Well, the climate action group was to have a meeting, but this was postponed because of the weariness of staff with responding to bushfires. Moreover, ABC chair Ita Buttrose told ABC radio that the idea was not going ahead, because the leadership team and the managing director were opposed to it. That didn’t stop the crisis action people, one of whom leaked to The Guardian that meetings would be going ahead just the same. You can’t stop informal meetings, and I doubt that was Ms Buttrose’s intention. Rather, she and the management team would not be taking formal notice of anything the climate crisis action group came up with.
A week later Four Corners, the Corporation’s flagship current affairs program, devoted its time to climate policy, with the presumption that there thought to be an effective ‘climate policy’, which would be based on some sort of price on carbon. Why would this be necessary? According to the latest National Greenhouse Inventory, Australia’s greenhouse gas emissions (GGE) were at their lowest level for 11 years in the year ended September 2019, while emissions per capita have declined since 1990. Globally, GGE have increased a great deal.
It did not help the ABC’s arguments that the former senior bureaucrats interviewed for the program were not asked about this discrepancy. Martin Parkinson, once head of the Department of Prime Minister and Cabinet, thought we had no climate policy. Maybe that has been a good thing. Ken Henry, former head of Treasury, felt angry about what Australia had lost. What exactly was that? He wasn’t asked. The implied notion that somehow all this has had a bad effect on our climate is difficult, indeed impossible, to demonstrate. Yet it is at the heart of the ‘policy problem’.

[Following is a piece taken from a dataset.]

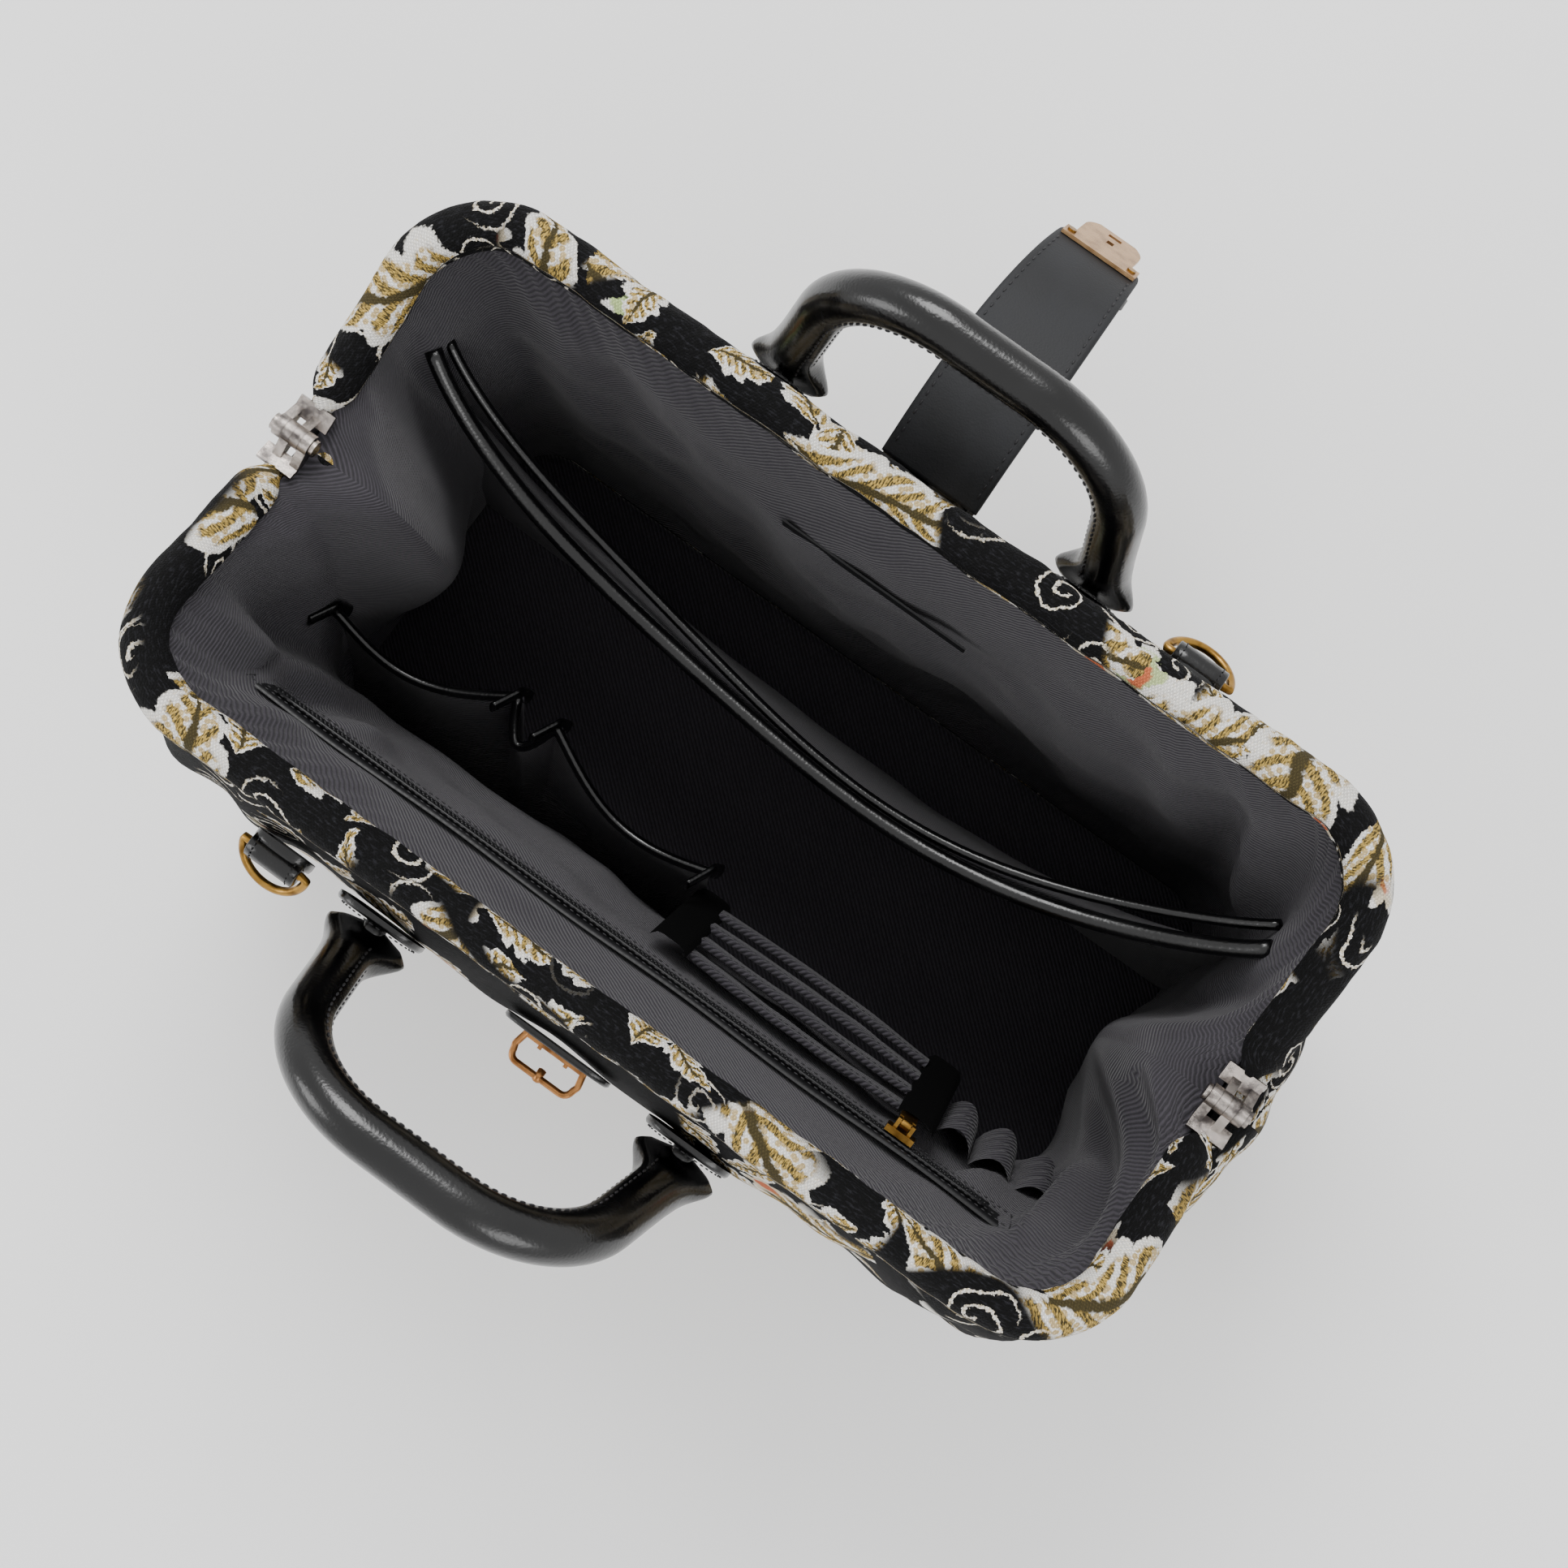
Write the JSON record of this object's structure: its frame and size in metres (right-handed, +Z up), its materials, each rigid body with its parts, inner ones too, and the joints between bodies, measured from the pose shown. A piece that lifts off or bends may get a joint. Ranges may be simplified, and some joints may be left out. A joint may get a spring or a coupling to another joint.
{
  "type": "doctor bag",
  "caption": "Top-frame doctor bag, mouth open, with woven walls, padded divider, inner pockets, rolled handles, closure strap, tuck lock and D-rings.",
  "frame": {"origin": "bottom of the middle foot", "axes": "+X along the bag, -Y the front wall with the zip and lock, +Z up"},
  "size_m": [0.4412, 0.4578, 0.3051],
  "materials": {
    "tapestry": "black chenille ground with a woven leaf pattern in cream, beige and gold",
    "lining": "dark grey cotton twill",
    "board": "stiff fibre board",
    "leather": "glossy black leather",
    "strap_leather": "matte black leather backing",
    "steel_rail": "plain steel",
    "nickel": "bright nickel plate",
    "antique_brass": "antique brass plate",
    "bronze_plate": "brushed bronze plate",
    "lock_brass": "rose brass plate",
    "velvet": "black velvet ribbon",
    "zip_black": "black nylon",
    "black_post": "black moulded stud",
    "cord_core": "cotton cord core"
  },
  "bodies": {
    "base": {"bottom_panel": "tapestry", "bottom_board": "board", "bottom_lining": "lining", "base_feet": "antique_brass", "left_gusset": "tapestry", "right_gusset": "tapestry", "left_gusset_lining": "lining", "right_gusset_lining": "lining", "laptop_divider": "lining", "divider_piping": "leather"},
    "hinge_carriage": {"left_hinge_pin": "nickel", "right_hinge_pin": "nickel"},
    "front_frame": {"front_rail": "steel_rail", "front_sleeve": "tapestry", "front_left_hinge_leaf": "nickel", "front_right_hinge_leaf": "nickel"},
    "back_frame": {"back_rail": "steel_rail", "back_sleeve": "tapestry", "back_left_hinge_leaf": "nickel", "back_right_hinge_leaf": "nickel"},
    "front_wall": {"front_panel": "tapestry", "front_stiffener": "board", "front_lining": "lining", "zip_pouch": "lining", "zip_tape": "zip_black", "zip_teeth": "zip_black", "slip_pocket": "lining", "pocket_binding": "leather", "card_slots": "lining", "velvet_strips": "velvet", "pen_loops": "lining", "front_handle_tabs": "leather", "front_handle_pins": "steel_rail", "front_ring_loop": "leather", "lock_patch": "leather", "lock_case": "lock_brass"},
    "back_wall": {"back_panel": "tapestry", "back_stiffener": "board", "back_lining": "lining", "back_welt": "zip_black", "back_handle_tabs": "leather", "back_handle_pins": "steel_rail", "back_ring_loop": "leather", "strap_root": "leather"},
    "front_handle": {"front_handle": "leather", "front_handle_core": "cord_core"},
    "back_handle": {"back_handle": "leather", "back_handle_core": "cord_core"},
    "front_ring": {"front_ring": "antique_brass"},
    "back_ring": {"back_ring": "antique_brass"},
    "strap": {"closure_strap": "strap_leather", "strap_tongue": "bronze_plate", "strap_screws": "antique_brass", "strap_post": "black_post"},
    "zip_slider": {"zip_slider": "antique_brass"},
    "zip_puller": {"zip_puller": "antique_brass"},
    "lock_button": {"lock_button": "lock_brass", "lock_spring": "steel_rail"}
  },
  "joints": [
    {"name": "mouth_fold_front", "type": "hinge", "parent": "hinge_carriage", "child": "front_frame", "pos_m": [0, 0, 0.24], "axis": [-1, 0, 0], "range_deg": [0, 72]},
    {"name": "mouth_fold_back", "type": "hinge", "parent": "hinge_carriage", "child": "back_frame", "pos_m": [0, 0, 0.24], "axis": [1, 0, 0], "range_deg": [0, 72]},
    {"name": "hinge_drop", "type": "slide", "parent": "base", "child": "hinge_carriage", "axis": [0, 0, -1], "range_m": [0, 0.0994]},
    {"name": "front_wall_lean", "type": "hinge", "parent": "base", "child": "front_wall", "pos_m": [0, -0.095, 0], "axis": [-1, 0, 0], "range_deg": [0, 21.7]},
    {"name": "back_wall_lean", "type": "hinge", "parent": "base", "child": "back_wall", "pos_m": [0, 0.095, 0], "axis": [1, 0, 0], "range_deg": [0, 21.7]},
    {"name": "front_handle_swing", "type": "hinge", "parent": "front_wall", "child": "front_handle", "pos_m": [0, -0.137, 0.202], "axis": [-1, 0, 0], "range_deg": [-135, 30]},
    {"name": "back_handle_swing", "type": "hinge", "parent": "back_wall", "child": "back_handle", "pos_m": [0, 0.137, 0.202], "axis": [1, 0, 0], "range_deg": [-55, 14]},
    {"name": "front_ring_swing", "type": "hinge", "parent": "front_wall", "child": "front_ring", "pos_m": [-0.128, -0.1315, 0.208], "axis": [-1, 0, 0], "range_deg": [-40, 100]},
    {"name": "back_ring_swing", "type": "hinge", "parent": "back_wall", "child": "back_ring", "pos_m": [0.112, 0.1315, 0.208], "axis": [1, 0, 0], "range_deg": [-40, 100]},
    {"name": "strap_swing", "type": "hinge", "parent": "back_wall", "child": "strap", "pos_m": [0, 0.129, 0.216], "axis": [1, 0, 0], "range_deg": [-35, 45]},
    {"name": "zip_slide", "type": "slide", "parent": "front_wall", "child": "zip_slider", "axis": [1, 0, 0], "range_m": [-0.28, 0.034]},
    {"name": "zip_puller_swing", "type": "hinge", "parent": "zip_slider", "child": "zip_puller", "pos_m": [0.122, -0.07357, 0.21751], "axis": [-1, 0, 0], "range_deg": [-100, 0]},
    {"name": "lock_button_press", "type": "slide", "parent": "front_wall", "child": "lock_button", "axis": [0, 1, 0], "range_m": [0, 0.0013], "stiffness_N_per_m": 400, "springref_m": -0.002}
  ],
  "couplings": [
    {"joint": "mouth_fold_back", "follows": "mouth_fold_front", "ratio": 1},
    {"joint": "hinge_drop", "follows": "mouth_fold_front", "m_per_rad": 0.07895},
    {"joint": "front_wall_lean", "follows": "mouth_fold_front", "ratio": 0.3},
    {"joint": "back_wall_lean", "follows": "mouth_fold_front", "ratio": 0.3}
  ]
}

Ah well, nothing much has changed. We go on having droughts, bushfires and floods and bushfires. We deal with them more effectively than we used to, but the ABC rarely mentions successes. Gloom and disaster make for news, not to mention blame, if you can point a stern finger. I said in my essay for the SIQ all those years ago that the problem with organisations is that they tend to appoint people whose values are like those of the appointers. On the evidence, the ABC is a wonderful example.